• **GOAL**
Of all the lines in the material below, how many include the string "pose"? Give the number only.

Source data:
-- START --
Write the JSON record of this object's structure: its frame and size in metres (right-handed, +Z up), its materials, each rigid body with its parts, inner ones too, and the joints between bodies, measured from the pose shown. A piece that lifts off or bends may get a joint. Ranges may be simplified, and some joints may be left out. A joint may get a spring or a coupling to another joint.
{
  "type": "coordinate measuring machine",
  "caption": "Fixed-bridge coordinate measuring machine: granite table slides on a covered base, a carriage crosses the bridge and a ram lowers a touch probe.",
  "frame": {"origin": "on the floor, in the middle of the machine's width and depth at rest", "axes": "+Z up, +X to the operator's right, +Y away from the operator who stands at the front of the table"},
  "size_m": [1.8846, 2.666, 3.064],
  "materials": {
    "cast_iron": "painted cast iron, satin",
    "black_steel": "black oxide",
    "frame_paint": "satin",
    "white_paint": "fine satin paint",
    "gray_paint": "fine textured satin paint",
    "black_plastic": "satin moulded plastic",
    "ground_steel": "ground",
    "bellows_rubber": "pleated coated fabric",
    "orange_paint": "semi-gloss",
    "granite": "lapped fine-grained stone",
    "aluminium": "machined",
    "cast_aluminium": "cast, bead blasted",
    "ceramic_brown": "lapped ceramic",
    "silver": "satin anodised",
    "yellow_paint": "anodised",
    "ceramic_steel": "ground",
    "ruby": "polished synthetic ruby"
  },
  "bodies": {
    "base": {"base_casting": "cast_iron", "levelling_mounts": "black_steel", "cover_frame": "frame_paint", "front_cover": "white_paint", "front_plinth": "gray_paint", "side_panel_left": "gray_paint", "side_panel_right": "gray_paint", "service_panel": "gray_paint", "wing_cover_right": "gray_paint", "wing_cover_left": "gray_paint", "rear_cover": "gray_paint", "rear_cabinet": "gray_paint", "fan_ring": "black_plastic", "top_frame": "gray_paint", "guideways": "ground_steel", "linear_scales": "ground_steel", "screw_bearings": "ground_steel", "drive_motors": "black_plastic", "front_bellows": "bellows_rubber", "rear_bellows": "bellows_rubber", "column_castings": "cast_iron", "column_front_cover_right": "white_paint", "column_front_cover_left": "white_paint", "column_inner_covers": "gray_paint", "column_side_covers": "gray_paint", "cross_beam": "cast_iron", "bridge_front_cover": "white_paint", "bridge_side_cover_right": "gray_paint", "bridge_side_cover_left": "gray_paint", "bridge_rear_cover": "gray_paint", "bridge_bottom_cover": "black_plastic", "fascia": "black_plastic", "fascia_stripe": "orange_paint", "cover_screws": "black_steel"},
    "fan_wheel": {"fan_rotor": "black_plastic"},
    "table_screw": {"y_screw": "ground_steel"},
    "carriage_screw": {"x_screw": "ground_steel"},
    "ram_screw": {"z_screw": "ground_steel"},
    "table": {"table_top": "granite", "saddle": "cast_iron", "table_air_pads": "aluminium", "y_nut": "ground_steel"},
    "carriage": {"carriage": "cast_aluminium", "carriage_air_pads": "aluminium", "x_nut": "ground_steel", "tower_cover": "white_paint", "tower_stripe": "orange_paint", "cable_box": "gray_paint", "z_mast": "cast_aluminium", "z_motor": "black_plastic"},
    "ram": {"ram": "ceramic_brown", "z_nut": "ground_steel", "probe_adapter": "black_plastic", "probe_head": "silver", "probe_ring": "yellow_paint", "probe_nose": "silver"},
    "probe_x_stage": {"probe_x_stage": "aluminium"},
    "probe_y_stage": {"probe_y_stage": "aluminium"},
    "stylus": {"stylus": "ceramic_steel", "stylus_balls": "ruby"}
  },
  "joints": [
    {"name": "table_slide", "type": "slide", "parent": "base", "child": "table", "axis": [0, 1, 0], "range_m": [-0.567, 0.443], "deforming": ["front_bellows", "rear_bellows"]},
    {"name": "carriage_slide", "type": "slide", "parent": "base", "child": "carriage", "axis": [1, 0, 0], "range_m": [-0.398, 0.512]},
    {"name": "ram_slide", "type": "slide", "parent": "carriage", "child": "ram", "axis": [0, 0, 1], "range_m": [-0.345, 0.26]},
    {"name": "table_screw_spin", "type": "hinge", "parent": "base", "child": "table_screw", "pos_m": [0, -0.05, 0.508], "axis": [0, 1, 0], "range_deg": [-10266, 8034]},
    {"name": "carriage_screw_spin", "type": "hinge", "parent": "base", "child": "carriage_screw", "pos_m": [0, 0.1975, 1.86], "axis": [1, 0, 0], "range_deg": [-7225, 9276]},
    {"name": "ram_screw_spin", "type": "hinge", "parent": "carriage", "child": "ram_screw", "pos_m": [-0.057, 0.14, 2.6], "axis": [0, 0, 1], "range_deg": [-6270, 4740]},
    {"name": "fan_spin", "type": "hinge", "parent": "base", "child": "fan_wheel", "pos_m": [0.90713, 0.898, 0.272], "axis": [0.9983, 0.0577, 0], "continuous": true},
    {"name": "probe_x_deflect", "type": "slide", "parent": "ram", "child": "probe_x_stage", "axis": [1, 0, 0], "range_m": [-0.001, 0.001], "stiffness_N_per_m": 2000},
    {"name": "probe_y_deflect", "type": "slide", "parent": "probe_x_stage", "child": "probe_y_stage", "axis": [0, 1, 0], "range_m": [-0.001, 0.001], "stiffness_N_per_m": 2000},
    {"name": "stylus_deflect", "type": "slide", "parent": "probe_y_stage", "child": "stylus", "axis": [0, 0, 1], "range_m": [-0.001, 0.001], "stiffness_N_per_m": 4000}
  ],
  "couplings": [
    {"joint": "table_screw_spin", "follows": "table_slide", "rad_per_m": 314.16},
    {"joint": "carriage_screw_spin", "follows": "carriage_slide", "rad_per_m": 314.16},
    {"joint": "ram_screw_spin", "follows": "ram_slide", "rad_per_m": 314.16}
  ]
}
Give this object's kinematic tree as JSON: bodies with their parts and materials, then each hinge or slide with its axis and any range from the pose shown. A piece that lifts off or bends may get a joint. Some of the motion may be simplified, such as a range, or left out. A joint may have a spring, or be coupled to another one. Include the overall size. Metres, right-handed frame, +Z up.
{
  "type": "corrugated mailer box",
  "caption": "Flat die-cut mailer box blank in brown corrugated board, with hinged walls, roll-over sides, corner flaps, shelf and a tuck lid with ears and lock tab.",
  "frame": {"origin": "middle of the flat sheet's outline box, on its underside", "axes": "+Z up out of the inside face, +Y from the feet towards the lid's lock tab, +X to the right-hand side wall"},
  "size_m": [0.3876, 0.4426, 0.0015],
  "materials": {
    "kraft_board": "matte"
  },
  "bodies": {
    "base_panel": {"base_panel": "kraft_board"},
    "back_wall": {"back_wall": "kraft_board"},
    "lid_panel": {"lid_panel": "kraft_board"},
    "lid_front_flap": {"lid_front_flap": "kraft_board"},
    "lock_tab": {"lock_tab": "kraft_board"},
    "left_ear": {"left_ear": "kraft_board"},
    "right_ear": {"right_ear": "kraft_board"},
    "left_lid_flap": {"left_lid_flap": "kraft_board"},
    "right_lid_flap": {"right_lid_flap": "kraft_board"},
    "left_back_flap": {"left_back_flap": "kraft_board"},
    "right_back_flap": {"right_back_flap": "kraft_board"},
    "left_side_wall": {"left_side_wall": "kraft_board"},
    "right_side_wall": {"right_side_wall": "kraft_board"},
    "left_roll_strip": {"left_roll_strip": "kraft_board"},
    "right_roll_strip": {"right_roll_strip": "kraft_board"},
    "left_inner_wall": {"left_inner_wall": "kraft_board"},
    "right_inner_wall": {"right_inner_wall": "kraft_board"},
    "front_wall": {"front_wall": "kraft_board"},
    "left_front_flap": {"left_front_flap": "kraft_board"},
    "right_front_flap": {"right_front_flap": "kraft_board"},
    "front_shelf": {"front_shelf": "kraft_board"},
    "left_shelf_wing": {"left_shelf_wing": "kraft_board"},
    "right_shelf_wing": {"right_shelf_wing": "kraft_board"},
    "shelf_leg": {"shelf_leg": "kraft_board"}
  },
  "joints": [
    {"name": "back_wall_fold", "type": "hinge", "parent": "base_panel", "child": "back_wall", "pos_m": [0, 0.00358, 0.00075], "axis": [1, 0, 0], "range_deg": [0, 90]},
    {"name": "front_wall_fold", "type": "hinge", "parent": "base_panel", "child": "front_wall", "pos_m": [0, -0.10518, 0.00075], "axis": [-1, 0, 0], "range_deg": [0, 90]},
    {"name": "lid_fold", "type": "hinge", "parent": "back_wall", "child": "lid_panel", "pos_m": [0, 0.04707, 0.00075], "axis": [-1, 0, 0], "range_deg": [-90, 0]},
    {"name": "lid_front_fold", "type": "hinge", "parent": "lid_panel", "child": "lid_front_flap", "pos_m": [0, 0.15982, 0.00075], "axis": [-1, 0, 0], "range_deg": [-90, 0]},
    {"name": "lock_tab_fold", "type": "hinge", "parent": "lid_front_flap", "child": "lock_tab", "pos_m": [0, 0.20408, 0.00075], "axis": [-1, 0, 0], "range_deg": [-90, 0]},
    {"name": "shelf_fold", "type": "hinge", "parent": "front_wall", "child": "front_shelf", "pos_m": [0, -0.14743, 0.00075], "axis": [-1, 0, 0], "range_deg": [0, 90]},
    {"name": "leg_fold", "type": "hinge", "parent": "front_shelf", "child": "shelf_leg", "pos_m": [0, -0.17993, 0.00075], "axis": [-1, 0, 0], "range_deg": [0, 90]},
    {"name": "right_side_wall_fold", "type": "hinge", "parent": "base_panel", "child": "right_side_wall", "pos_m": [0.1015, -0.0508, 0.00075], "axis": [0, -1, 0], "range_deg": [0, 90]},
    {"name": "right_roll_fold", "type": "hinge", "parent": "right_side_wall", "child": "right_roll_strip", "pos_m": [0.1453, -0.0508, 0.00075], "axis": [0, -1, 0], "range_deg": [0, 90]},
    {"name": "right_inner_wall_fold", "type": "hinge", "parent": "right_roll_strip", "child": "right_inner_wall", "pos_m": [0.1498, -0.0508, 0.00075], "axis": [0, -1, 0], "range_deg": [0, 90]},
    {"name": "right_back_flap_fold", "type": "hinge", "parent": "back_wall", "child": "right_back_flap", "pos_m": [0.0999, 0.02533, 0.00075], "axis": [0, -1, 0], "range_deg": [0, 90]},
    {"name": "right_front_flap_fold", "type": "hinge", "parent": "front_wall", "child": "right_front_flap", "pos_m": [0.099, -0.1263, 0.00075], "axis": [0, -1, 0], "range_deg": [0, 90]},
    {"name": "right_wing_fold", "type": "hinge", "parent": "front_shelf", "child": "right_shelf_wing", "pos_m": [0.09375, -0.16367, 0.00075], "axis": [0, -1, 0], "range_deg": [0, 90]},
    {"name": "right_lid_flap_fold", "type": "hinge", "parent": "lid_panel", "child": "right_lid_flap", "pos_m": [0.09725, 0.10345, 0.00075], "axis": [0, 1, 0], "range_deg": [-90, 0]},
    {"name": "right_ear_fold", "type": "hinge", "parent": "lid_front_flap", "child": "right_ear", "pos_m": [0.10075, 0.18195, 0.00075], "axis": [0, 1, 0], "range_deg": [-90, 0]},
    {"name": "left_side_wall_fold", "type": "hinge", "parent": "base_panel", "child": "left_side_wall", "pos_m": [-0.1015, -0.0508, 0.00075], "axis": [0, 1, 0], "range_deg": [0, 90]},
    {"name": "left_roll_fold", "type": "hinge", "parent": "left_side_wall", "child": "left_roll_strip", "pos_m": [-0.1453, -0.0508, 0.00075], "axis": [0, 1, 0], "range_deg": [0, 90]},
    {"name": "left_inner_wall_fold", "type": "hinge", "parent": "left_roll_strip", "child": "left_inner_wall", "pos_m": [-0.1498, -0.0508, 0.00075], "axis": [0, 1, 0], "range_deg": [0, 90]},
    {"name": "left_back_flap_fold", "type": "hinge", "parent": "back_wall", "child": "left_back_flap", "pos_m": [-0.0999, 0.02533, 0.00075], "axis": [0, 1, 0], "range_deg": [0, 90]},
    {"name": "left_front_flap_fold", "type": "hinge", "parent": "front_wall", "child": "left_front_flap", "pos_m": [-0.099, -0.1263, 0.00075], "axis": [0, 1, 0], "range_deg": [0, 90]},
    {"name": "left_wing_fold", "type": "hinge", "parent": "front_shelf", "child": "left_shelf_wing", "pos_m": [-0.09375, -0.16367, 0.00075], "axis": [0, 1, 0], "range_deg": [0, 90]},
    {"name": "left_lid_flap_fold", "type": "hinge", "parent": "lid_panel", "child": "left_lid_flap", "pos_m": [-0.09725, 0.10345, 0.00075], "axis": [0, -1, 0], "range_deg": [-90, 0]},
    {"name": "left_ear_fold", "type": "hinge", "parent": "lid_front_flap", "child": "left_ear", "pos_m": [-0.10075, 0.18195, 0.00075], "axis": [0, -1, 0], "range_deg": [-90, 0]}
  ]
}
-- END --
• **SOLUTION TO THE EXERCISE**
2